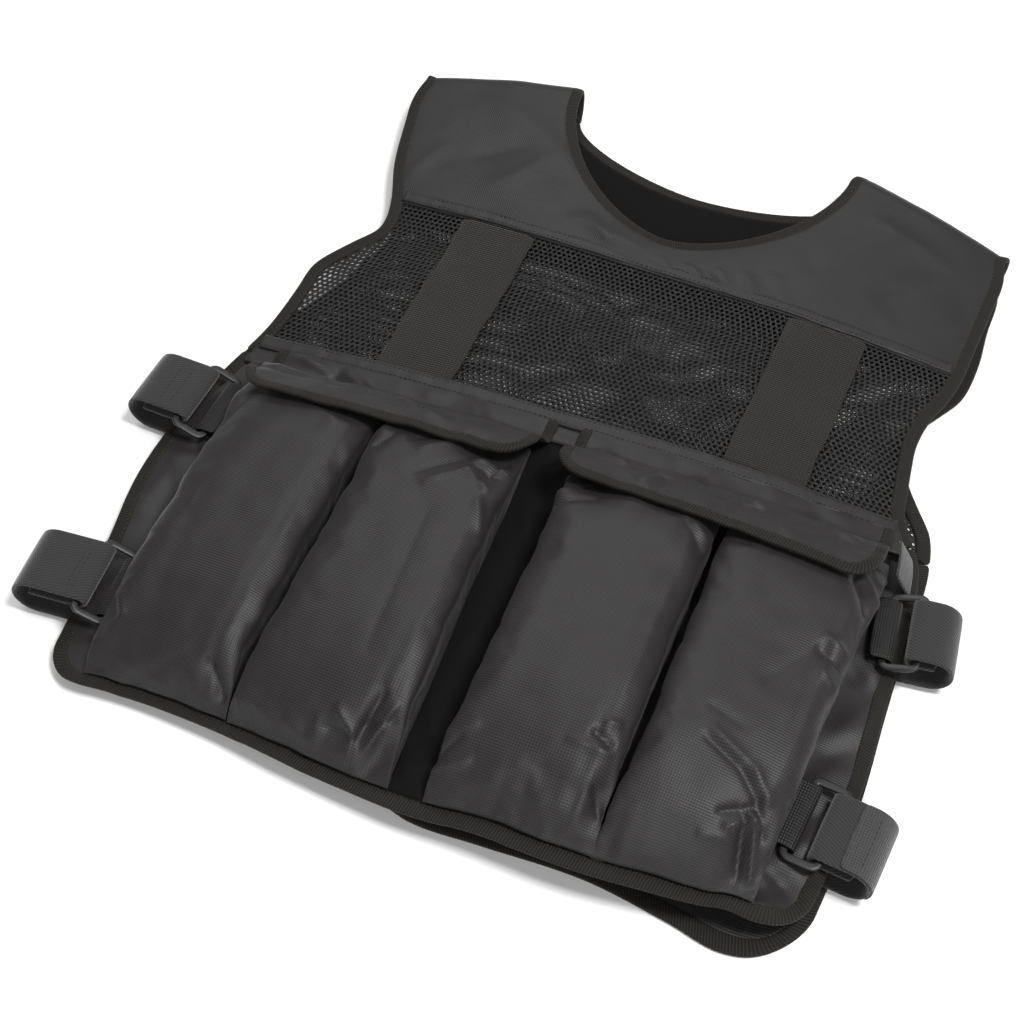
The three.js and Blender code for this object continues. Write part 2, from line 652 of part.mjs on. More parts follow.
function ringGeometry() {
  const outline = (shape, x, y, radius) => shape
    .moveTo(x - radius, -y)
    .absarc(x - radius, -y + radius, radius, -Math.PI / 2, 0)
    .absarc(x - radius, y - radius, radius, 0, Math.PI / 2)
    .absarc(-x + radius, y - radius, radius, Math.PI / 2, Math.PI)
    .absarc(-x + radius, -y + radius, radius, Math.PI, 1.5 * Math.PI)
    .closePath();
  const shape = new THREE.Shape();
  outline(shape, RING_WIDTH / 2, RING_LENGTH / 2, RING_CORNER_RADIUS);
  const window = new THREE.Path();
  outline(window, RING_WIDTH / 2 - RING_BAR, RING_LENGTH / 2 - RING_BAR, RING_CORNER_RADIUS / 4);
  shape.holes.push(window);
  const geometry = new THREE.ExtrudeGeometry(shape, { depth: RING_BAR, bevelEnabled: false, curveSegments: 2 });
  return geometry.translate(0, 0, -RING_BAR / 2);
}

// Height of the middle of an anchor that lies flat over the side of the front
function anchorSeat(side, x, y) {
  const under = [x - ANCHOR_REACH, x].flatMap((near) => [-0.5, 0, 0.5]
    .map((share) => frontHeight(side * near, y + share * STRAP_WIDTH)));
  return Math.max(...under) + BINDING_THICKNESS / 2 + GAP + ANCHOR_THICKNESS / 2;
}

function addStraps() {
  for (const strap of STRAPS) {
    const y = WAIST_HEIGHT * strap.up;
    const edgeX = halfWidth(strap.side, y);
    const seat = STRAP_REACH * strap.seat;
    const reach = STRAP_REACH * strap.reach;
    const barSpread = RING_WIDTH - RING_BAR;
    const barReach = RING_BAR * Math.SQRT1_2 + GAP;
    const anchorTurn = barReach + ANCHOR_THICKNESS / 2;
    const barTurn = barReach + STRAP_THICKNESS / 2;
    const lowZ = BINDING_THICKNESS + GAP + STRAP_THICKNESS / 2;
    const highZ = lowZ + STRAP_LOOP_HEIGHT;
    const outerZ = highZ - barTurn;
    const innerZ = anchorSeat(strap.side, edgeX + seat - barSpread / 2, y) + anchorTurn;
    const tilt = Math.asin((outerZ - innerZ) / barSpread);
    const barInner = seat - (barSpread / 2) * Math.cos(tilt);
    const barOuter = seat + (barSpread / 2) * Math.cos(tilt);
    const loopRadius = STRAP_LOOP_HEIGHT / 2;
    const loopCentre = reach - loopRadius - STRAP_THICKNESS / 2;

    const place = new THREE.Group();
    place.position.set(strap.side * edgeX, laid(strap.side * edgeX, y, 'front'), 0);
    place.rotation.z = strap.turn;
    vest.add(place);

    const loop = new THREE.Path();
    loop.moveTo(-STRAP_TUCK, lowZ);
    loop.lineTo(loopCentre, lowZ);
    loop.absarc(loopCentre, lowZ + loopRadius, loopRadius, -Math.PI / 2, Math.PI / 2);
    loop.lineTo(barOuter, highZ);
    loop.absarc(barOuter, outerZ, barTurn, Math.PI / 2, 1.5 * Math.PI);
    loop.lineTo(loopCentre + loopRadius / 4, outerZ - barTurn);
    addPiece(`strap_${strap.name}`, ribbon(loop, strap.side, STRAP_WIDTH, STRAP_THICKNESS), 'loop', place);

    const hold = new THREE.Path();
    hold.moveTo(barInner - ANCHOR_REACH, innerZ - anchorTurn);
    hold.lineTo(barInner, innerZ - anchorTurn);
    hold.absarc(barInner, innerZ, anchorTurn, -Math.PI / 2, Math.PI / 2);
    hold.lineTo(barInner - RING_BAR, innerZ + anchorTurn);
    addPiece(`anchor_${strap.name}`, ribbon(hold, strap.side, STRAP_WIDTH - GAP, ANCHOR_THICKNESS),
      'webbing', place);

    const ring = addPiece(`ring_${strap.name}`, ringGeometry(), 'plastic', place);
    ring.position.set(strap.side * seat, 0, (innerZ + outerZ) / 2);
    ring.rotation.y = -strap.side * tilt;
  }
}

// The hook-and-loop strip stands on the tape at the side, leaning over the head of the last pocket
function addFastener() {
  const ring = STRAPS.find((strap) => strap.name === 'top_right');
  const low = WAIST_HEIGHT * ring.up + RING_LENGTH / 2 + FASTENER_CLEARANCE;
  const grid = spaced(low, bandLow, 4).map((y) => {
    const foot = new THREE.Vector2(halfWidth(1, y) - BINDING_WIDTH / 2, y);
    return spaced(0, FASTENER_HEIGHT, 2).map((up) => {
      const cell = frontCell(foot, BINDING_THICKNESS / 2 + GAP + FASTENER_LEAN * FASTENER_THICKNESS + up);
      cell.at.x -= FASTENER_LEAN * up;
      cell.way = new THREE.Vector3(1, 0, FASTENER_LEAN).normalize();
      return cell;
    });
  });
  addPiece('fastener_strip_right', sheet(grid, FASTENER_THICKNESS), 'loop');
}

addPanels();
addYokes();
addNeckBindings();
addArmholeBindings();
addHemBindings();
addBand();
addWebbing();
for (const pocket of POCKETS) {
  addPiece(pocket.name, pocketBody(pocket), 'oxford');
}
addFlaps();
addStraps();
addFastener();

// The origin is on the floor under the middle of the vest
vest.updateMatrixWorld(true);
const bounds = new THREE.Box3().setFromObject(vest);
const centre = bounds.getCenter(new THREE.Vector3());
vest.position.set(-centre.x, -centre.y, -bounds.min.z);

export default vest;
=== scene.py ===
"""A weighted vest lying on its back, front up, modelled as the cloth, net, tape and webbing it is sewn from."""
import logging
import math
from collections.abc import Callable, Sequence
from dataclasses import dataclass
from enum import Enum

import bmesh
import bpy
import numpy as np
from mathutils import Matrix, Vector, noise


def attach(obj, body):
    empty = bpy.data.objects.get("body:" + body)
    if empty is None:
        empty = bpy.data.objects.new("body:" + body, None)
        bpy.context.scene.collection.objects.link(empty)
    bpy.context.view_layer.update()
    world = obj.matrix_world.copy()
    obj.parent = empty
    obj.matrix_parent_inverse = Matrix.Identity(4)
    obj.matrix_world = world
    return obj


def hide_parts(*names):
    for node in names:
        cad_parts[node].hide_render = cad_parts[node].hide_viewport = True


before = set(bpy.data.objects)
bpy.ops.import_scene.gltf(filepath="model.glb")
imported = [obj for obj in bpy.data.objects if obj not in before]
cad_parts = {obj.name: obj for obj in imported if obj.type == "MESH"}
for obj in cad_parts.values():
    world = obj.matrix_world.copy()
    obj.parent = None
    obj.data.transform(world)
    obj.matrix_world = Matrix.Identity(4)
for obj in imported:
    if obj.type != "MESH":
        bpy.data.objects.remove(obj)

LOG = logging.getLogger("vest")
MM = 0.001
Array = np.ndarray


class Slot(Enum):
    """The material slots of the record."""

    OXFORD = "oxford"
    NET = "net"
    TAPE = "tape"
    WEBBING = "webbing"
    LOOP = "loop_strap"
    PLASTIC = "plastic"


class Layer(Enum):
    """The two layers of the vest."""

    FRONT = "front"
    BACK = "back"


# Steps along each side line from the hem up and over a shoulder, and its stations at waist and seam
CORNER_STEPS = 10
PANEL_STEPS = 44
NET_STEPS = 30
YOKE_STEPS = 24
FOLD_STEPS = 14
WAIST_STATION = CORNER_STEPS + PANEL_STEPS
SEAM_STATION = WAIST_STATION + NET_STEPS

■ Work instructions
Within the listing above, work out how many lines contain the string "objects", and reply with that number only.

■ Answer to this task
6